Terra Prometida
Terra prometida …
Eu me lembro … a mãe gemia … reclamava da terra maldita … respiração ofegante … e gemia outra vez … o vento frio cantava lá fora …
Nossa vida tinha um certo glamour … glamour simples do interior. Íamos a escola, brincávamos, corriámos e brigávamos … coisa de molecada feliz. E o meio de transporte oficial era a bicicleta, então, sempre havia um joelho esfolado.
O Sítio
E tínhamos um sítio, não muito longe de casa, pois de bike tudo era perto.
Na nossa propriedade havia um casebre, uma explendorosa jabuticabeira e muita banana. Porém, para acessar o bananal que ficava na extremidade mais afastada das terras, íamos por uma estrada vicisnal, que contornava a terra, pois por dentro do terreno era um caminho de morro íngrime e meu pai tina medo que caíssemos.
E assim, era subir e descer morro, na subida empurrando a bicicleta e na descida com a mão no freio torcendo para ele não falhar. E o freio nunca falhou com a gente, nós – a molecada poderosa.
O tombo
Mas um dia … sempre tem um dia … o freio da bicicleta do meu pai falhou … e com minha irmã na garupa … ele perguntou se ela tinha coragem de pular, mas ela era uma meninha, então o pai falou … se segura em mim …
E ele tentou controlar a bicicleta, mas no fim da descida, não teve jeito … a bicicleta derrapou e a menina ficou sã e salva … mas o pai trincou a perna longitudinalmente …

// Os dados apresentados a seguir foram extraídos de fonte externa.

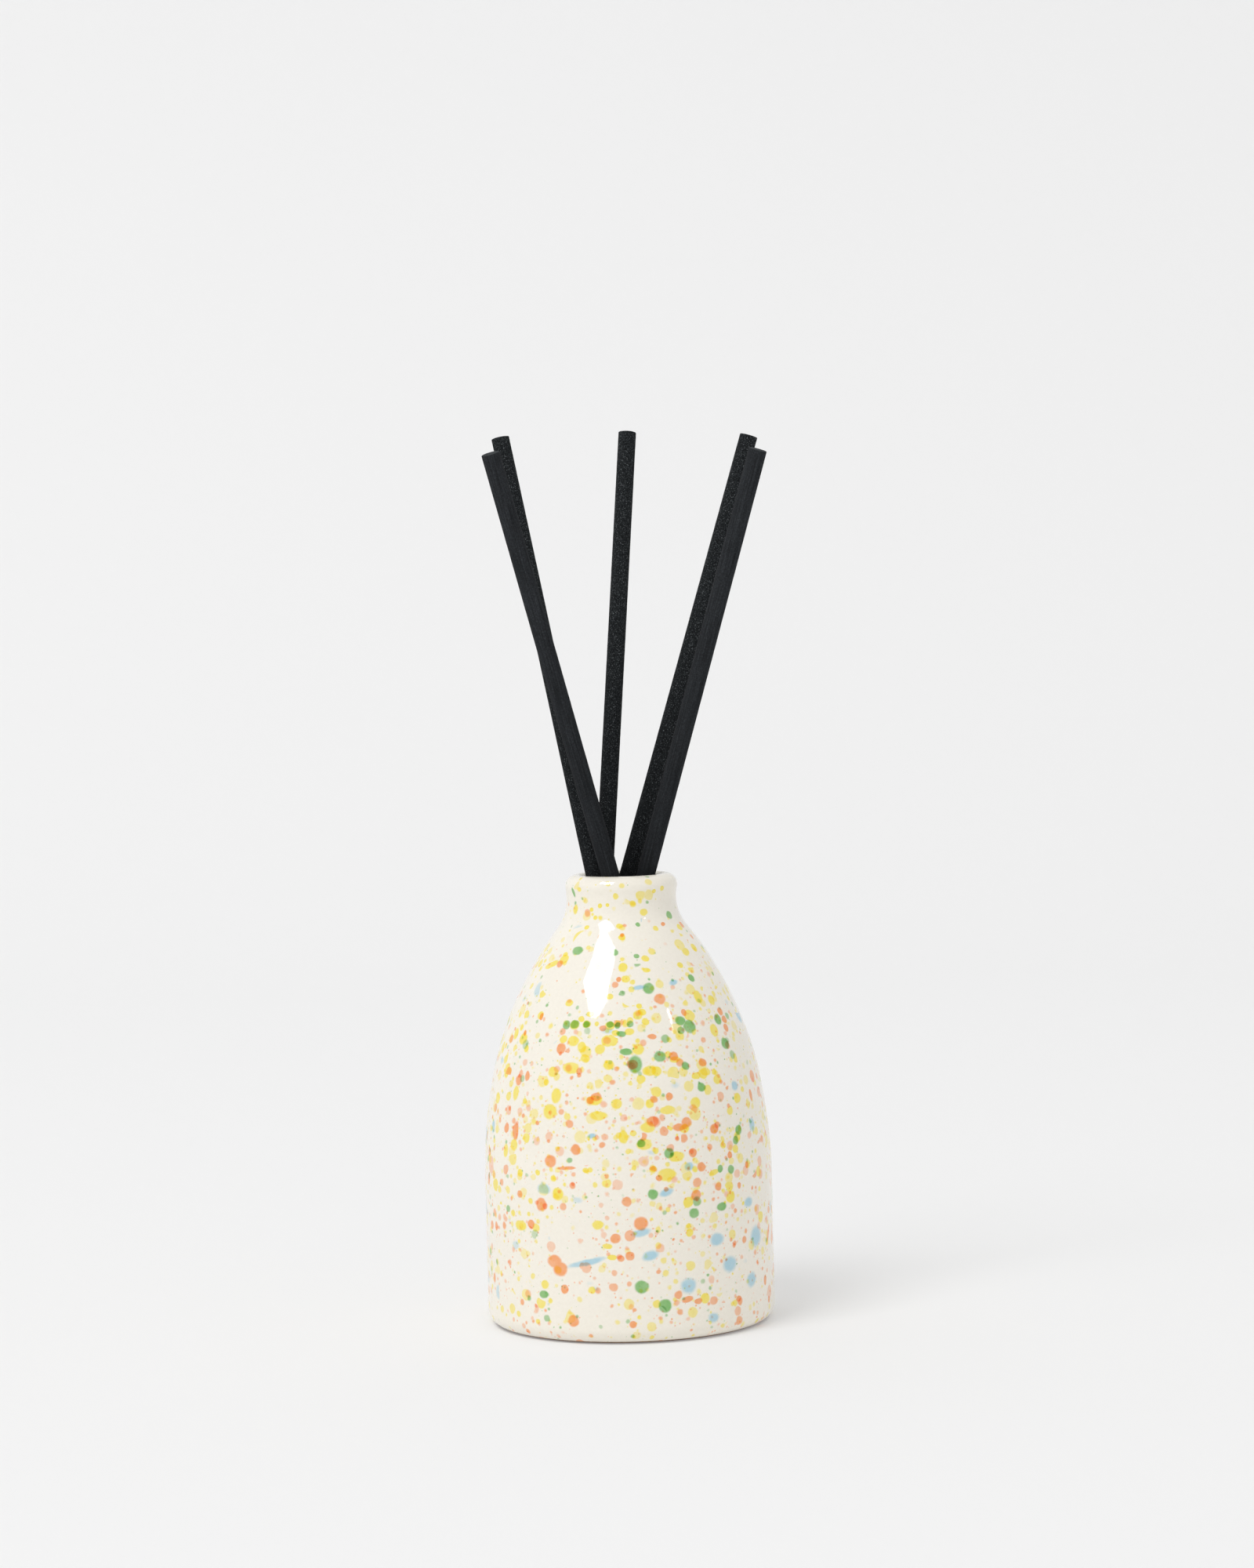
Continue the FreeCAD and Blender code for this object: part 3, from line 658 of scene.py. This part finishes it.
def fillOil():
    b, shape, level, steps = bottle, bottleArcs(), oil["level"], oil["steps"]
    inner = b["bodyRadius"] - b["wall"] - oil["gap"]
    base = b["floorTop"] + oil["gap"]
    corner = b["floorRound"] - oil["gap"]
    shoulderIn = b["shoulderRadius"] - b["wall"] - oil["gap"]
    edge = math.degrees(math.asin((level + oil["creep"] - b["shoulderStart"]) / shoulderIn))
    rows = [(out, base) for out in (b["pole"], *reversed(b["floorRings"]))]
    rows += arc((inner - corner, base + corner), corner, -90, 0, steps)
    rows += [(inner, up) for up in oil["sideRings"]]
    rows += arc(shape["low"], shoulderIn, 0, edge, steps)
    rim = rows[-1][0]
    rows += [(rim - back, level + up) for back, up in oil["meniscus"]]
    rows += [(out, level) for out in (*oil["surfaceRings"], b["pole"])]
    return turnShape("oil_fill", rows, oil["sides"])


def amberOil():
    # perfume oil: clear, bends light a little more than water does, with a faint haze of colour
    material, tree = newMaterial("clearAmberOil")
    place = addNode(tree, "TexCoord").outputs["Object"]
    haze = addNode(tree, "TexNoise", inputs={
        "Vector": place, "Scale": 1 / (oil["haze"] * mm), "Detail": 2.0})
    deep, pale = oil["colours"]
    tint = addNode(tree, "Mix", {"data_type": "RGBA"}, {
        0: haze.outputs[0], 6: toLinear(deep), 7: toLinear(pale)})
    shader = addNode(tree, "BsdfPrincipled", inputs={
        "Base Color": tint.outputs[2], "Roughness": oil["roughness"], "IOR": oil["ior"],
        "Transmission Weight": oil["clearness"]})
    finishMaterial(tree, shader)
    return material


liquid = fillOil()
liquid.data.materials.append(amberOil())
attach(liquid, "bottle")
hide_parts("fragrance_oil")
print("oil poured")


# reeds: one rod of bonded fibre is made, then copied to each place

reed = {
    "radius": 2.05,
    "length": 200.0,
    "around": 56,
    "cuts": (9, 19),             # rings along the rod, for the felted surface
    "edge": 0.14,                # crushed edge left by the cutter
    "capInsets": (0.1, 0.29, 0.29),      # rings on the cut ends, as shares of the radius
    "felt": 0.05,                # how far the fibres stand off the round
    "feltLength": 0.9,
    "smoothBelow": 50,           # degrees: sharper edges than this stay sharp
    "endOn": 0.85,               # a face turned this squarely along the rod is part of its cut end
    "hairSpread": (40, 40, 1),   # hairs around the rod and along it
    "bumpDepth": 0.06,
    "roughness": 0.95,
    "ior": 1.4,
    "reflects": 0.15,            # how much of the surface reflection is left
    "hairNoise": (0.35, 0.65),
    "ringless": 2.0,             # edges longer than this are cut into rings
    "finishes": {
        # two copies of one black fibre: painted lighter as lit for the front reeds, painted darker as shaded
        # for the rest
        "paintedLit": {"speck": 0.3, "hairs": (0.7, 1.3), "bump": 0.3,
                   "tones": [(0.32, "#212325"), (0.5, "#282A2D"), (0.68, "#323538")]},
        "paintedShaded": {"speck": 0.26, "hairs": (0.9, 1.1), "bump": 0.7,
                   "tones": [(0.36, "#0E1011"), (0.5, "#1D2022"), (0.6, "#2C2F31"), (0.69, "#686C6E")]},
        "cut": {"speck": 0.24, "hairs": (1.0, 1.0), "bump": 0.8,        # fibre ends, where the rod is sawn
                "tones": [(0.36, "#232527"), (0.5, "#333638"), (0.65, "#4C5052")]},
    },
    "paintedLit": ("reed_front_left", "reed_front_right"),       # the front reeds take the copy painted lighter and less grainy, as lit; the others take the copy painted darker and grainier, as shaded
    "mouthShade": 0.7,               # painted shade: the rods are darkened near the mouth, where they crowd together,
    "mouthShadeFrom": (100, 165),    # and the painted shade fades out between these heights
    "rolls": {"reed_centre": 0, "reed_back_left": 70, "reed_front_left": 140,
              "reed_back_right": 215, "reed_front_right": 290},
}


def fibreRod():
    deselectAll()
    radius = (reed["radius"] - reed["felt"] / 2) * mm
    half = reed["length"] / 2 * mm
    bpy.ops.mesh.primitive_cylinder_add(vertices=reed["around"], radius=radius, depth=2 * half)
    rod = bpy.context.object
    rod.name = rod.data.name = "fibre_rod"
    bpy.ops.object.mode_set(mode="EDIT")
    pick(rod, "edges", lambda e: abs(abs(e.verts[0].co.z + e.verts[1].co.z) / 2 - half) < close)
    bpy.ops.mesh.bevel(offset=reed["edge"] * mm, segments=3)
    for share in reed["capInsets"]:
        pick(rod, "faces", lambda f: abs(f.normal.z) > reed["endOn"] and len(f.verts) > 4)
        bpy.ops.mesh.inset(thickness=radius * share, use_individual=True)
    pick(rod, "faces", lambda f: len(f.verts) > 4)
    bpy.ops.mesh.poke()
    for cuts in reed["cuts"]:
        pick(rod, "edges", lambda e: abs(e.verts[0].co.z - e.verts[1].co.z) > reed["ringless"] * mm)
        bpy.ops.mesh.subdivide(number_cuts=cuts)
    bpy.ops.mesh.select_all(action="SELECT")
    bpy.ops.mesh.normals_make_consistent(inside=False)
    bpy.ops.object.mode_set(mode="OBJECT")
    bpy.ops.object.shade_smooth_by_angle(angle=math.radians(reed["smoothBelow"]))
    felt = bpy.data.textures.new("feltedFibre", "CLOUDS")
    felt.noise_scale = reed["feltLength"] * mm
    felt.noise_depth = 2
    rough = rod.modifiers.new("felt", "DISPLACE")
    rough.texture = felt
    rough.texture_coords = "LOCAL"
    rough.mid_level = 0.5
    rough.strength = reed["felt"] * mm
    bpy.ops.object.modifier_apply(modifier=rough.name)
    return rod


def dyedFibre(finish):
    # bonded polyester fibre dyed black: matte, with fine specks whose brightest tones are painted glints,
    # with hairs along the rod
    look = reed["finishes"][finish]
    material, tree = newMaterial(finish + "BlackFibre")
    coords = addNode(tree, "TexCoord")
    place, along = coords.outputs["Object"], coords.outputs["UV"]
    # fibres are 0.02 mm thick: drawn as specks some 0.3 mm across, as coarse as they have to be to show
    speck = addNode(tree, "TexNoise", inputs={
        "Vector": place, "Scale": 1 / (look["speck"] * mm), "Detail": 2.0, "Roughness": 0.75})
    # the speck tones are the fibre's grain, and their brightest stops are painted glints of the fibres
    grainAndGlints = addNode(tree, "ValToRGB", inputs={0: speck.outputs[0]})
    setStops(grainAndGlints, look["tones"])
    # hairs that lie along the rod, 0.3 mm apart and several millimetres long
    stretch = addNode(tree, "Mapping", inputs={"Vector": along, "Scale": reed["hairSpread"]})
    hair = addNode(tree, "TexNoise", inputs={"Vector": stretch.outputs[0], "Scale": 1.0, "Detail": 3.0})
    low, high = reed["hairNoise"]
    least, most = look["hairs"]
    hairs = addNode(tree, "MapRange", inputs={
        "Value": hair.outputs[0], "From Min": low, "From Max": high, "To Min": least, "To Max": most})
    height = addNode(tree, "SeparateXYZ", inputs={0: place})
    # painted shade: the rods are darkened towards the mouth
    shadeFull, shadeGone = reed["mouthShadeFrom"]
    mouthShade = addNode(tree, "MapRange", inputs={
        "Value": height.outputs["Z"], "From Min": shadeFull * mm, "From Max": shadeGone * mm, "To Min": reed["mouthShade"]})
    shade = addNode(tree, "Math", {"operation": "MULTIPLY"}, {0: hairs.outputs[0], 1: mouthShade.outputs[0]})
    colour = addNode(tree, "VectorMath", {"operation": "SCALE"}, {
        0: grainAndGlints.outputs[0], "Scale": shade.outputs[0]})
    bump = addNode(tree, "Bump", inputs={
        "Strength": look["bump"], "Distance": reed["bumpDepth"] * mm, "Height": speck.outputs[0]})
    shader = addNode(tree, "BsdfPrincipled", inputs={
        "Base Color": colour.outputs[0], "Roughness": reed["roughness"], "IOR": reed["ior"],
        "Specular IOR Level": reed["reflects"], "Normal": bump.outputs[0]})
    finishMaterial(tree, shader)
    return material


fibres = {finish: dyedFibre(finish) for finish in reed["finishes"]}
master = fibreRod()
slides = {joint["child"]: Vector(joint["axis"]).normalized() for joint in frame["joints"]}
for node, roll in reed["rolls"].items():
    body = node + "_body"
    deselectAll()
    master.select_set(True)
    bpy.context.view_layer.objects.active = master
    bpy.ops.object.duplicate()
    stick = bpy.context.object
    stick.name = stick.data.name = node + "_stick"
    # painted light and shade: the front reeds get the lighter copy, the rest get the darker one
    for finish in ("paintedLit" if node in reed["paintedLit"] else "paintedShaded", "cut"):
        stick.data.materials.append(fibres[finish])
    low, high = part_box(node)
    middle = (low + high) / 2
    upright = slides[body].to_track_quat("Z", "Y").to_matrix().to_4x4()
    stick.matrix_world = Matrix.Translation(middle) @ upright @ Matrix.Rotation(math.radians(roll), 4, "Z")
    bpy.ops.object.transform_apply(location=True, rotation=True, scale=True)
    for face in stick.data.polygons:
        if abs(face.normal.dot(slides[body])) > reed["endOn"]:
            face.material_index = 1
    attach(stick, body)
    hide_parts(node)
bpy.data.objects.remove(master)
print("reeds set in the mouth")


# studio: pale paper sweep, one soft box from the upper left, even white room, and two cards that
# only gloss shows: the soft box's reflection and a small one to the right; sizes here in metres

studio = {
    "paper": "#D8D8D8",
    "paperTooth": 900.0,
    "paperGlow": 0.21,           # keeps the background even
    "under": 0.02 * mm,          # the paper lies just clear of the foot ring
    "front": -1.6,
    "bend": 0.75,                # where the paper starts to rise behind the bottle
    "bendRadius": 0.6,
    "bendStep": 6,               # degrees
    "halfWidth": 2.2,
    "wallTop": 2.6,
    "room": 0.68,
    "boxSize": (1.75, 1.84),
    "boxFar": 4.0,
    "boxFrom": (-0.396, -0.467, 0.791),
    "boxPower": 59.0,
    "boxLift": 0.01,             # the card hangs this far in front of the box
    "glare": 19.0,
    "glareTip": (0.3, 0.22),     # the card runs down to a narrow tip: how much of the height, how wide
    "tipAside": 0.08,            # and the tip stands this share of the width to one side
    "glareTop": 0.85,            # width of the top edge, as a share of the rest
    "spotFrom": (0.647, -0.502, 0.574),
    "spotSize": (0.12, 0.22),
    "spotGlare": 30.0,
    "aim": (0, 0, 0.07),
}


def paperSweep():
    deselectAll()
    depth = studio["bend"] - studio["front"]
    bpy.ops.mesh.primitive_plane_add(size=1, location=(0, studio["front"] + depth / 2, -studio["under"]))
    sweep = bpy.context.object
    sweep.name = "paper_sweep"
    sweep.scale = (2 * studio["halfWidth"], depth, 1)
    bpy.ops.object.transform_apply(location=True, rotation=True, scale=True)
    bpy.ops.object.mode_set(mode="EDIT")
    pick(sweep, "edges", lambda e: min(v.co.y for v in e.verts) > studio["bend"] - close)
    last, step = (studio["bend"], 0.0), studio["bendStep"]
    curve = [(studio["bend"] + r * math.sin(a), r - r * math.cos(a)) for r, a in
             [(studio["bendRadius"], math.radians(turn)) for turn in range(step, 91, step)]]
    for y, z in curve + [(curve[-1][0], studio["wallTop"])]:
        bpy.ops.mesh.extrude_region_move(TRANSFORM_OT_translate={"value": (0, y - last[0], z - last[1])})
        last = (y, z)
    bpy.ops.object.mode_set(mode="OBJECT")
    bpy.ops.object.shade_smooth()
    material, tree = newMaterial("whiteBackgroundPaper")
    place = addNode(tree, "TexCoord").outputs["Object"]
    tooth = addNode(tree, "TexNoise", inputs={
        "Vector": place, "Scale": studio["paperTooth"], "Detail": 2.0})
    bump = addNode(tree, "Bump", inputs={
        "Strength": 0.05, "Distance": 0.05 * mm, "Height": tooth.outputs[0]})
    shader = addNode(tree, "BsdfPrincipled", inputs={
        "Base Color": toLinear(studio["paper"]), "Roughness": 1.0, "Specular IOR Level": 0.0,
        "Emission Color": (1, 1, 1, 1), "Emission Strength": studio["paperGlow"],
        "Normal": bump.outputs[0]})
    finishMaterial(tree, shader)
    sweep.data.materials.append(material)


def facing(direction):
    return Vector(direction).normalized().to_track_quat("Z", "Y").to_euler()


def softBox(name, size, far, direction, power):
    deselectAll()
    place = Vector(studio["aim"]) + Vector(direction).normalized() * far
    bpy.ops.object.light_add(type="AREA", location=place, rotation=facing(direction))
    lamp = bpy.context.object
    lamp.name = name
    lamp.data.shape = "RECTANGLE"
    lamp.data.size, lamp.data.size_y = size
    lamp.data.energy = power
    lamp.visible_glossy = False


def glareCard(name, size, far, direction, strength, tip=None):
    # a bright card that only glossy surfaces see, shaped before it is put in its place
    deselectAll()
    bpy.ops.mesh.primitive_plane_add(size=1)
    card = bpy.context.object
    card.name = name
    card.scale = (size[0], size[1], 1)
    bpy.ops.object.transform_apply(location=True, rotation=True, scale=True)
    if tip:
        share, narrow = tip
        half, cut, aside = size[1] / 2, size[1] * share, size[0] * studio["tipAside"]
        bpy.ops.object.mode_set(mode="EDIT")
        pick(card, "edges", lambda e: max(v.co.y for v in e.verts) < 0)
        bpy.ops.transform.translate(value=(0, cut, 0))
        bpy.ops.mesh.extrude_region_move(TRANSFORM_OT_translate={"value": (aside, -cut, 0)})
        bpy.ops.transform.resize(value=(narrow, 1, 1), center_override=(aside, -half, 0))
        pick(card, "edges", lambda e: min(v.co.y for v in e.verts) > half - close)
        bpy.ops.transform.resize(value=(studio["glareTop"], 1, 1), center_override=(0, half, 0))
        bpy.ops.object.mode_set(mode="OBJECT")
    card.location = Vector(studio["aim"]) + Vector(direction).normalized() * far
    card.rotation_euler = facing(direction)
    bpy.ops.object.transform_apply(location=True, rotation=True, scale=True)
    material, tree = newMaterial(name + "Light")
    light = addNode(tree, "Emission", inputs={"Strength": strength})
    finishMaterial(tree, light)
    card.data.materials.append(material)
    card.visible_camera = card.visible_diffuse = card.visible_shadow = card.visible_transmission = False


def whiteRoom():
    world = bpy.data.worlds.new("whiteRoom")
    bpy.context.scene.world = world
    world.use_nodes = True
    tree = world.node_tree
    tree.nodes.clear()
    light = addNode(tree, "Background", inputs={"Color": (1, 1, 1, 1), "Strength": studio["room"]})
    addNode(tree, "OutputWorld", inputs={"Surface": light.outputs[0]})


paperSweep()
whiteRoom()
softBox("softBoxLeft", studio["boxSize"], studio["boxFar"], studio["boxFrom"], studio["boxPower"])
glareCard("boxGlare", studio["boxSize"], studio["boxFar"] - studio["boxLift"], studio["boxFrom"],
          studio["glare"], studio["glareTip"])
glareCard("spotGlare", studio["spotSize"], studio["boxFar"], studio["spotFrom"], studio["spotGlare"])
print("studio lit")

E assim, começaram as transformações. Meu pai fazia um trabalho de registrar marcas e patentes … portanto, ele caminhava por todo interior do Estado e quando voltava para casa era só alegria, presentes e festa. Naquele tempo o telefone não era comum, então a gente nunca sabia quando ele iria voltar.
Mas agora, ele não podia caminhar … e o dinheiro acabou … e o sítio foi vendido … e o dinheiro acabou outra vez … e minha mãe adoecera e gemia …
A viagem
Assim, mãe, pai e malas vieram para São Paulo … e quatro filhos, sem papagaio, mas de ônibus.
Como o sofrimento era causado pela terra … a solução era buscar a terra prometida.
Chegada a Terra Prometida
E na manhã seguinte, todos chegaram à porta dos parentes, que sem palavras nos receberam bem.
Tomamos café da manhã, almoçamos, abasteceram o bolso do meu pai. Porém, antes do sol se pôr, nos colocaram em outro coletivo, agora para o interior da terra Bandeirante, berço da infância do pai.
No Hotel
Era noite e nos acomodamos, os seis em um quarto de um simples hotel.
A mãe agora, conseguia respirar, não gemia, e por longos meses lavou roupa na pia do hotel e cozinhou num fogareiro de álcool.
Depois uma pequena casa, mais dois rebentos e netos e bisnetos.
Tinha esquecido, mas outro dia … 29 de setembro de 2019 … essa data me lembra algo …
… nossa … faz 50 anos que estou na terra prometida.